There are many books on the story of the perennially favourite hymn, ‘Amazing grace’, but few are as wide-ranging as this one. 

Most focus exclusively on the life of John Newton, a former slave trader turned priest who wrote the words back in 1772, but James Walvin explores the song’s epic journey since then. He brings a wealth of expertise to this history, unpacking American slave plantations, the rise of hymn books and radio, the Black Civil Rights Movement and Covid lockdowns. He shows why the song was a powerful way for President Obama to speak to the victims of race crimes in 2015 and how white supremacist insurrectionists tried to appropriate it for themselves on 6 January 2021. 
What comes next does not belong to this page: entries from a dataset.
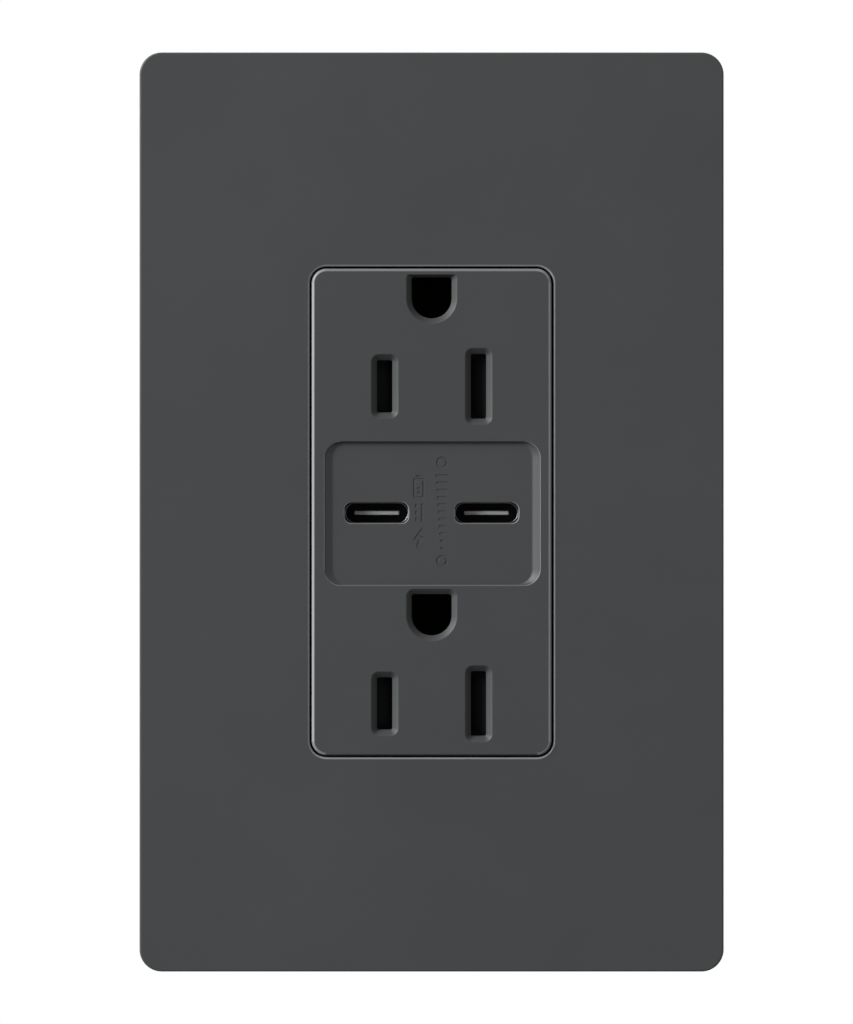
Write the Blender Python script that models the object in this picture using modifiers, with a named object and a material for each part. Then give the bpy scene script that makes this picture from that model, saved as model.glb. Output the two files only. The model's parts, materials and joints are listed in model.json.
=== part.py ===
"""Duplex wall outlet with two charging ports, its cover plate and its terminals.

X runs across, Z up and Y from the room into the wall, whose surface is the plane Y = 0.
The origin is the middle of the device on that surface.
"""

import math

import bmesh
import bpy
from mathutils import Matrix, Vector

mm = 0.001

# Clearances
GAP = 0.3 * mm  # between pieces that touch
FACE_GAP = 0.25 * mm  # between the face and the plate's opening
SLIDE_GAP = 0.4 * mm  # round what slips in or out
HOLE_GAP = 0.35 * mm  # between a shank and its hole, on the radius

# Cover plate and the panel that it snaps on to
PLATE_WIDTH = 79.0 * mm
PLATE_HEIGHT = 124.3 * mm
PLATE_DEPTH = 7.2 * mm
PLATE_WALL = 2.0 * mm
PLATE_CORNER = 3.0 * mm
PLATE_EDGE = 0.25 * mm
SUB_PLATE_THICK = 1.8 * mm
SUB_PLATE_CORNER = 2.5 * mm
SNAP_X, SNAP_Z = 26.0 * mm, 44.0 * mm
SNAP_WIDTH, SNAP_HEIGHT = 2.0 * mm, 7.0 * mm

# Face
FACE_WIDTH = 32.4 * mm
FACE_HEIGHT = 65.8 * mm
FACE_PROUD = 0.4 * mm
FACE_CORNER = 2.0 * mm
FACE_EDGE = 0.4 * mm
FACE_WALL = 2.2 * mm
SKIRT_WALL = 1.6 * mm
FLANGE_REACH = 4.3 * mm  # past the face at each side
FLANGE_RISE = 2.6 * mm  # past the face at each end
FLANGE_THICK = 1.6 * mm
FLANGE_CORNER = 3.0 * mm

# Plug openings
BLADE_PITCH = 12.7 * mm
UPPER_BLADE_DROP = 15.9 * mm  # top edge of the face to the upper blades
LOWER_BLADE_RISE = 7.0 * mm  # bottom edge of the face to the lower blades
GROUND_RISE = 11.9 * mm  # blades to the centre of the ground pin
HOT_SLOT = (2.05 * mm, 7.06 * mm)
NEUTRAL_SLOT = (2.05 * mm, 8.74 * mm)
GROUND_HOLE = (5.41 * mm, 5.59 * mm)
SLOT_CORNER = 0.25 * mm
LEAD_IN = 0.8 * mm
GROUND_LEAD_IN = 0.7 * mm

# Charging panel and ports
PANEL_MARGIN = 1.5 * mm  # edge of the face to the panel
PANEL_HEIGHT = 19.5 * mm
PANEL_DROP = 0.2 * mm
PANEL_DEPTH = 0.7 * mm
PANEL_CORNER = 2.2 * mm
PANEL_SLOPE = 0.9 * mm
PORT_X = 7.43 * mm
PORT_OPENING = (8.8 * mm, 3.0 * mm)
PORT_CORNER = 1.0 * mm
SHELL = (8.94 * mm, 3.16 * mm)
SHELL_WALL = 0.3 * mm
SHELL_DEPTH = 6.4 * mm
TONGUE = (6.1 * mm, 0.55 * mm)
TONGUE_SETBACK = 0.8 * mm

# Shutters
SHUTTER_WIDTH = 4.2 * mm
SHUTTER_HEIGHT = 9.4 * mm
SHUTTER_THICK = 1.8 * mm
RETAINER_WIDTH = 17.4 * mm
RETAINER_THICK = 1.5 * mm
RAIL_THICK = 1.0 * mm
SPRING_RADIUS = 0.9 * mm
SPRING_WIRE = 0.13 * mm
SPRING_TURNS = 6

# Strap
STRAP_THICK = 1.3 * mm
STRAP_SHOULDER = 7.6 * mm  # past the face at each end
STRAP_EAR_WIDTH = 38.0 * mm
STRAP_EAR_HEIGHT = 9.0 * mm
STRAP_NECK_WIDTH = 20.0 * mm
MOUNT_SCREW_RISE = 8.75 * mm  # past the face at each end: 83.3 mm between the box screws
PLATE_SCREW_RISE = 15.5 * mm  # past the face at each end: 96.8 mm between the plate screws
STRAP_RISE = 20.3 * mm  # past the face at each end
GROUND_TAB_X = -12.0 * mm
GROUND_TAB_WIDTH = 9.0 * mm
GROUND_TAB_DEPTH = 11.0 * mm
GROUND_TAB_DROP = 5.0 * mm  # past the housing's end
WASHER_SIDE, WASHER_THICK = 8.0 * mm, 0.8 * mm

# Contacts and terminals
SHEET = 0.8 * mm
BLADE_THICK = 1.5 * mm
BLADE_GRIP_GAP = 0.15 * mm
GROUND_PIN = 4.8 * mm
LEAF_FRONT = 1.5 * mm
CONTACT_BACK = 11.2 * mm
HOT_LEAF_HALF = 3.2 * mm
NEUTRAL_LEAF_HALF = 3.9 * mm
GROUND_LEAF_HALF = 2.0 * mm
TERMINAL_Z = 12.0 * mm
TERMINAL_Y = 7.5 * mm
TERMINAL_PLATE = 9.0 * mm
TERMINAL_INSET = 3.9 * mm  # side of the housing to the terminal plate
CLAMP = 7.8 * mm
CLAMP_THICK = 1.0 * mm
GROUND_STRIP = 5.0 * mm
FOOT_X = (4.6 * mm, 9.0 * mm, 17.0 * mm)
FOOT_HEIGHT = 3.4 * mm
FOOT_DROP = 0.5 * mm  # housing's end to the foot
RIVET_X = (11.2 * mm, 14.8 * mm)
RIVET_RADIUS, RIVET_HEAD, RIVET_RISE = 1.0 * mm, 1.6 * mm, 0.65 * mm
CARRIER_THICK = 1.5 * mm
CARRIER_RIB = 1.2 * mm

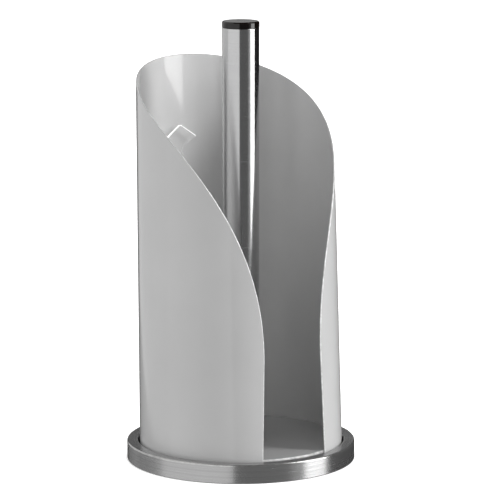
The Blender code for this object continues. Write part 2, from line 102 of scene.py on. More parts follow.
# Turns an outline round +Z: x = out cos(turn), y = out sin(turn), z = height. A closed outline makes a ring
# of quads both ways round. An open one, whose ends are on the axis, ends in a fan round one point.
# hexShare blends each point's distance out towards a hexagon's: 1 / cos(turn from the middle of its side).
def turnedMesh(name, outline, edge, segments, centre=(0, 0), hexShare=None, closed=True):
    turn = np.linspace(0, 2 * np.pi, segments, endpoint=False)[:, None]
    out, height = outline[None, :, 0], outline[None, :, 1]
    if hexShare is not None:
        side = np.mod(turn, np.pi / 3) - np.pi / 6
        out = out * (1 + hexShare[None] * (1 / np.cos(side) - 1))
    x, y = centre[0] + out * np.cos(turn), centre[1] + out * np.sin(turn)
    points = np.stack([x, y, height + 0 * turn], axis=2)
    edges = np.broadcast_to(edge, points.shape[:2])
    triangles = np.zeros((0, 3), int)
    if closed:
        index = np.arange(points.shape[0] * points.shape[1]).reshape(points.shape[:2])
        along = np.roll(index, -1, axis=1)
        around, both = np.roll(index, -1, axis=0), np.roll(along, -1, axis=0)
        quads = np.stack([index, along, both, around], axis=2).reshape(-1, 4)
        return closedMesh(name, points.reshape(-1, 3), quads, triangles, edges.ravel())
    poles = np.array([[*centre, outline[0, 1]], [*centre, outline[-1, 1]]])
    inner = points[:, 1:-1]
    index = np.arange(inner.shape[0] * inner.shape[1]).reshape(inner.shape[:2])
    around = np.roll(index, -1, axis=0)
    corners = [index[:, :-1], index[:, 1:], around[:, 1:], around[:, :-1]]
    quads = np.stack(corners, axis=2).reshape(-1, 4)
    low, high = index.size, index.size + 1
    fans = [
        np.stack([0 * index[:, 0] + low, index[:, 0], around[:, 0]], axis=1),
        np.stack([0 * index[:, 0] + high, around[:, -1], index[:, -1]], axis=1),
    ]
    points = np.concatenate([inner.reshape(-1, 3), poles])
    edges = np.concatenate([edges[:, 1:-1].ravel(), [0, 0]])
    return closedMesh(name, points, quads, np.concatenate(fans), edges)


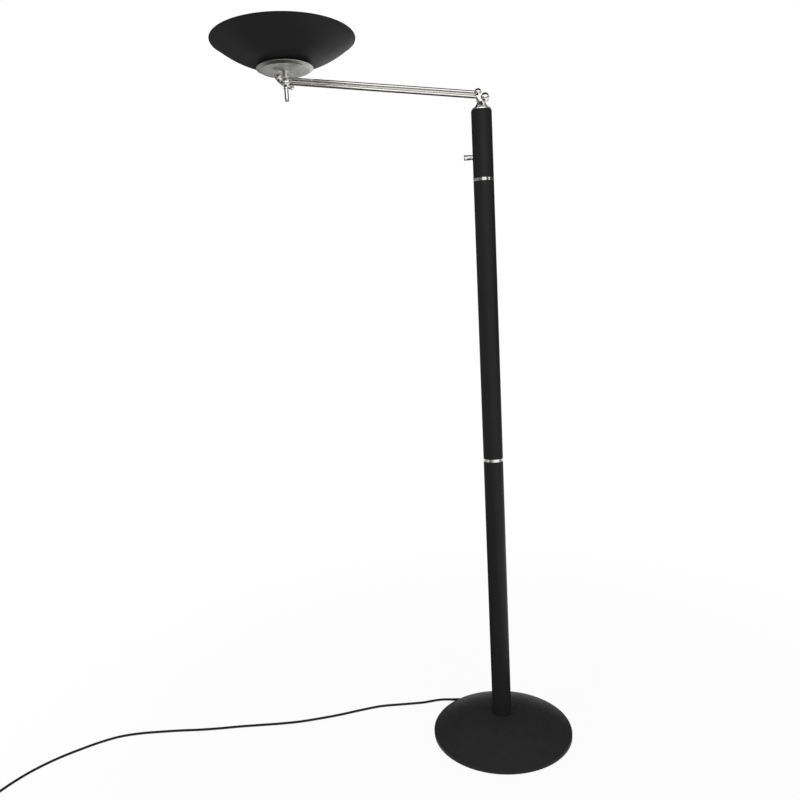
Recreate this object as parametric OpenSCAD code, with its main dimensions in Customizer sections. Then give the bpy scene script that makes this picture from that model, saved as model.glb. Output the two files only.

The book is, at times, repetitive and Walvin relies heavily on broad generalisations. But he refuses to endorse simplistic myths, such as that “abolition was the triumphant work of a few godly white men” like John Newton, or that the song has always enjoyed the widespread appeal it does today. 

Even for those who know something of the hymn’s origins, the book contains some surprises: Newton continued to work as a slave trader long after his conversion; the song was originally a flop in Britain but popular in America; it took 63 years before the words were connected with the tune we know today, and it wasn’t until 1970 that the hymn became a major hit. 

Amazing Grace is easy to read and will delight anyone who has a soft spot in their hearts for this beautiful hymn.